- Exercise requirements -
Repeat exactly the lines of the listing below, please, starting with the first and ending with the line containing "from math import"; leave out the rest.

- Supplied records -
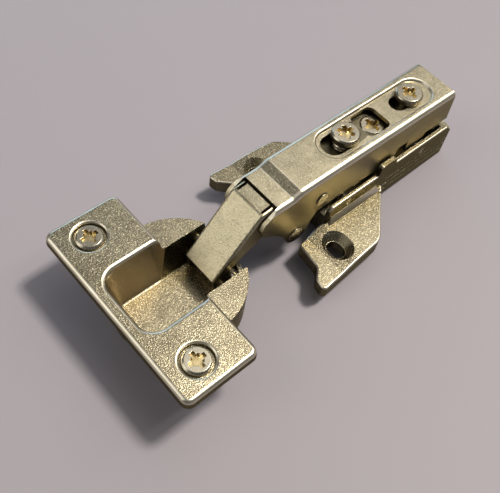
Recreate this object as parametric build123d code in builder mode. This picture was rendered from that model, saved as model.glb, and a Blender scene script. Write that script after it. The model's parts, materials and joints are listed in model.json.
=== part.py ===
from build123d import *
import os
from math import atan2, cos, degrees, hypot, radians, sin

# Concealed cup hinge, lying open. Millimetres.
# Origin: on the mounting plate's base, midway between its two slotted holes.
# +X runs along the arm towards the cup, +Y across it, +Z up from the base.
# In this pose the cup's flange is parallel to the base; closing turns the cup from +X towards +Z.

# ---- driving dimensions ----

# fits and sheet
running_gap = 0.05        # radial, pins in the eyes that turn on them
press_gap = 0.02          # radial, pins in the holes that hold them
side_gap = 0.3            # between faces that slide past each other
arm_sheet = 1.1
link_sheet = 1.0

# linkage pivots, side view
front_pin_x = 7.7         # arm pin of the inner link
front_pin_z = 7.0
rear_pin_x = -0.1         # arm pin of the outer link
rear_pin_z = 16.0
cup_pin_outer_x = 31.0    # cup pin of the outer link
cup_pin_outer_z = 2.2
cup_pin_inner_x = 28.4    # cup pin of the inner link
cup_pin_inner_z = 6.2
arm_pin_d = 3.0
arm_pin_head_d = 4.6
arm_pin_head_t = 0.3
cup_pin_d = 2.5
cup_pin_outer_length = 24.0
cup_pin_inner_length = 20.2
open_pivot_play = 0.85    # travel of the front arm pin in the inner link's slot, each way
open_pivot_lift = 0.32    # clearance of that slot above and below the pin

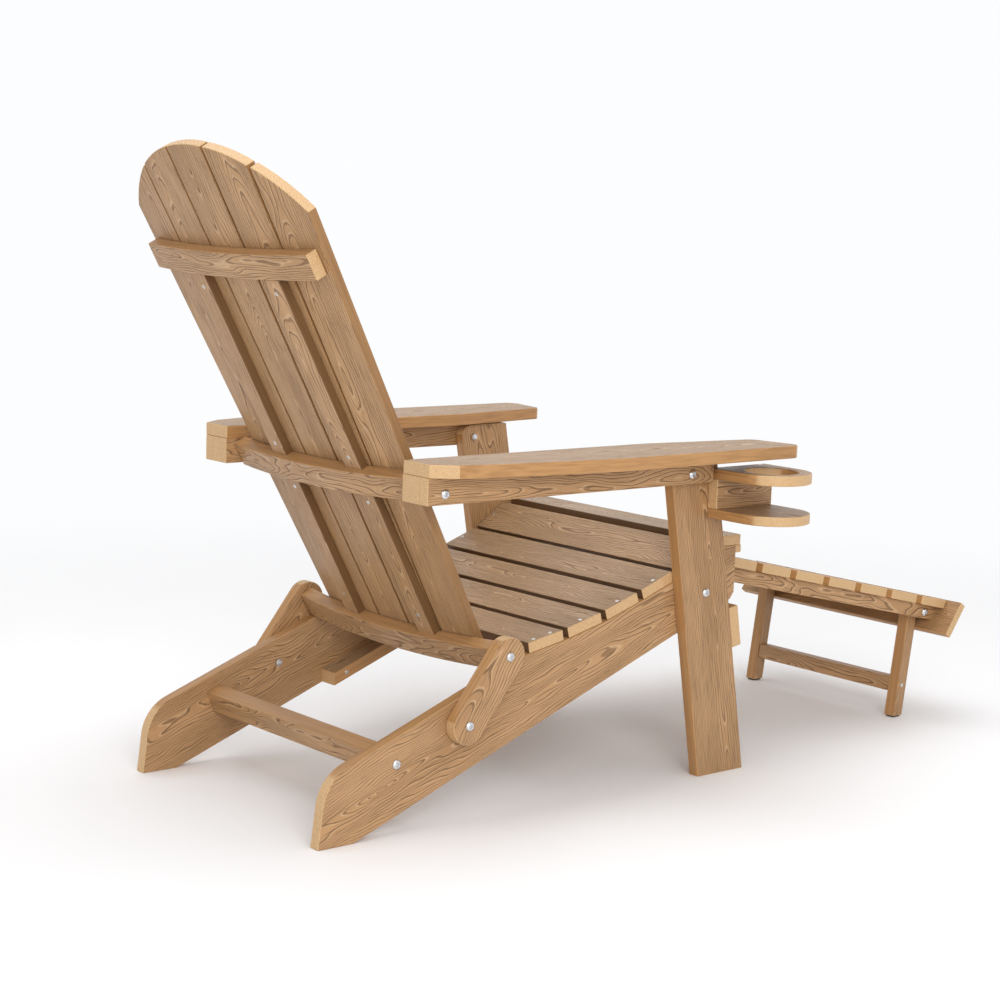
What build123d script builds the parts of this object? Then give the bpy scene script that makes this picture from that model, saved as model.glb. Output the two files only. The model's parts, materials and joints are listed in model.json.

- Exercise result -
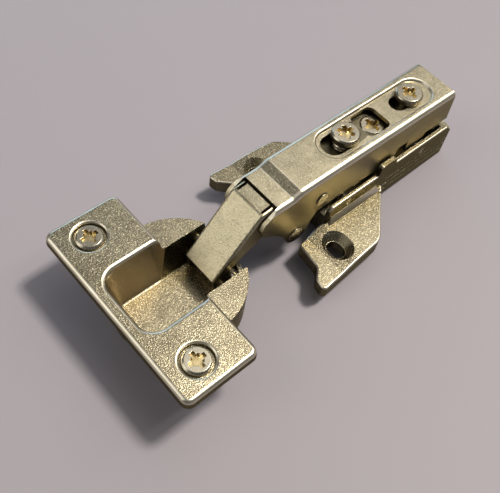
Recreate this object as parametric build123d code in builder mode. This picture was rendered from that model, saved as model.glb, and a Blender scene script. Write that script after it. The model's parts, materials and joints are listed in model.json.
=== part.py ===
from build123d import *
import os
from math import atan2, cos, degrees, hypot, radians, sin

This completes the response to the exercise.